Electrostatic trapping of ammonia molecules

The ability to cool and slow atoms with light for subsequent trapping allows investigations of the properties and interactions of the trapped atoms in unprecedented detail. By contrast, the complex structure of molecules prohibits this type of manipulation, but magnetic trapping of calcium hydride molecules thermalized in ultra-cold buffer gas and optical trapping of caesium dimers generated from ultra-cold caesium atoms have been reported. However, these methods depend on the target molecules being paramagnetic or able to form through the association of atoms amenable to laser cooling, respectively, thus restricting the range of species that can be studied.

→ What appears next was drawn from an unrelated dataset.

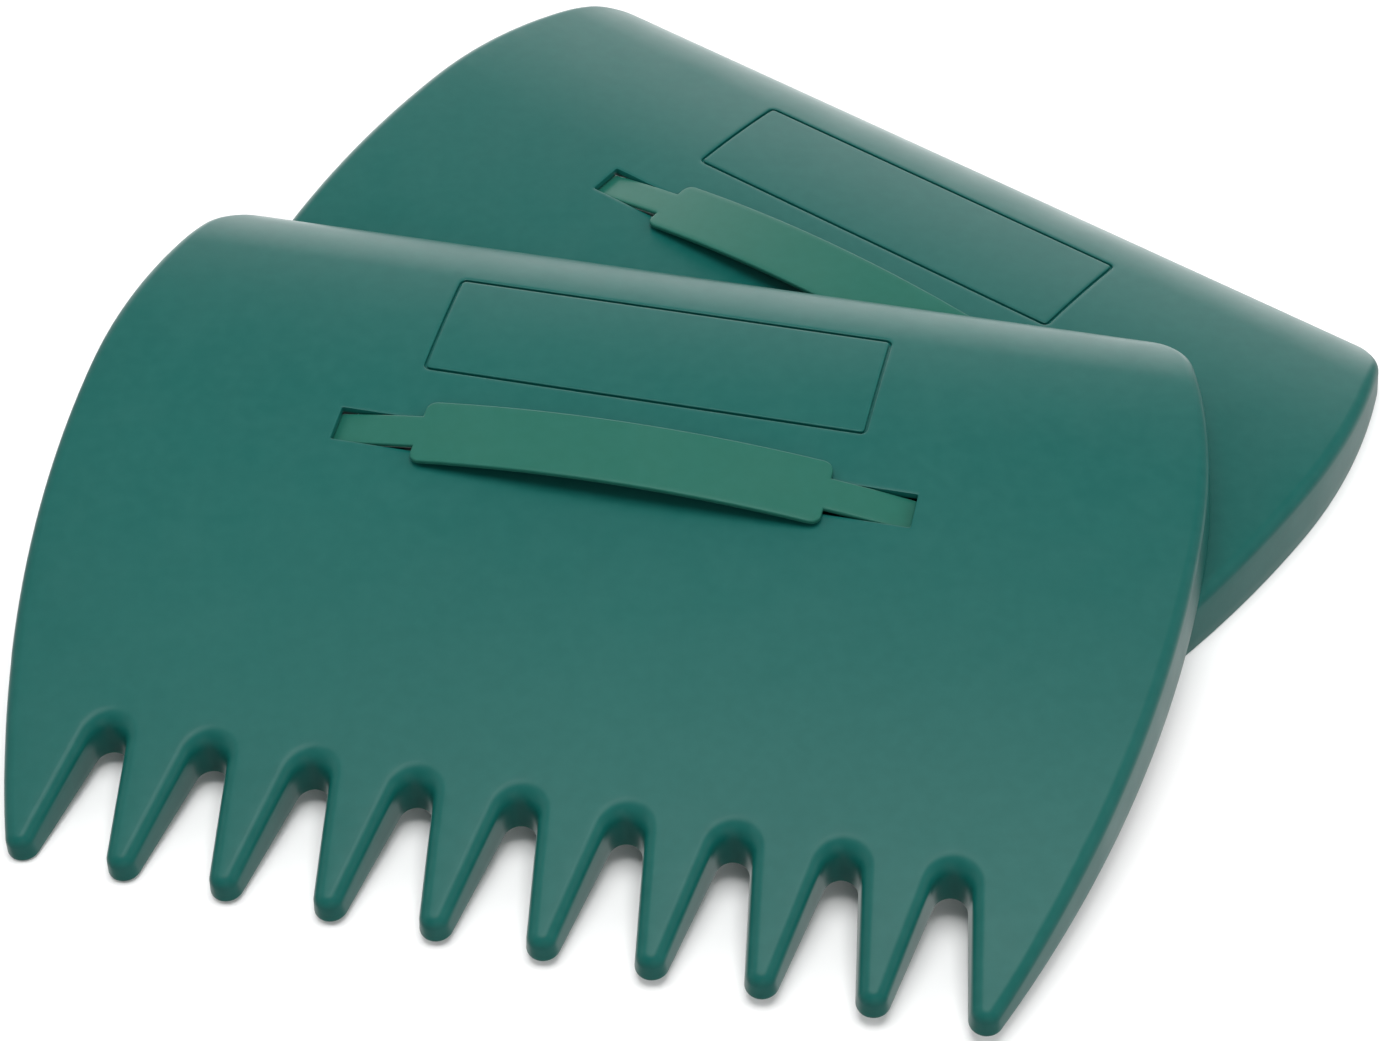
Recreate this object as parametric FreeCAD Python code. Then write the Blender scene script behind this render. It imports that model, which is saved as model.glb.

Here we describe the slowing of an adiabatically cooled beam of deuterated ammonia molecules by time-varying inhomogeneous electric fields and subsequent loading into an electrostatic trap. We are able to trap state-selected ammonia molecules with a density of 10(6) cm(-3) in a volume of 0.25 cm3 at temperatures below 0.35 K. We observe pronounced density oscillations caused by the rapid switching of the electric fields during loading of the trap. Our findings illustrate that polar molecules can be efficiently cooled and trapped, thus providing an opportunity to study collisions and collective quantum effects in a wide range of ultra-cold molecular systems.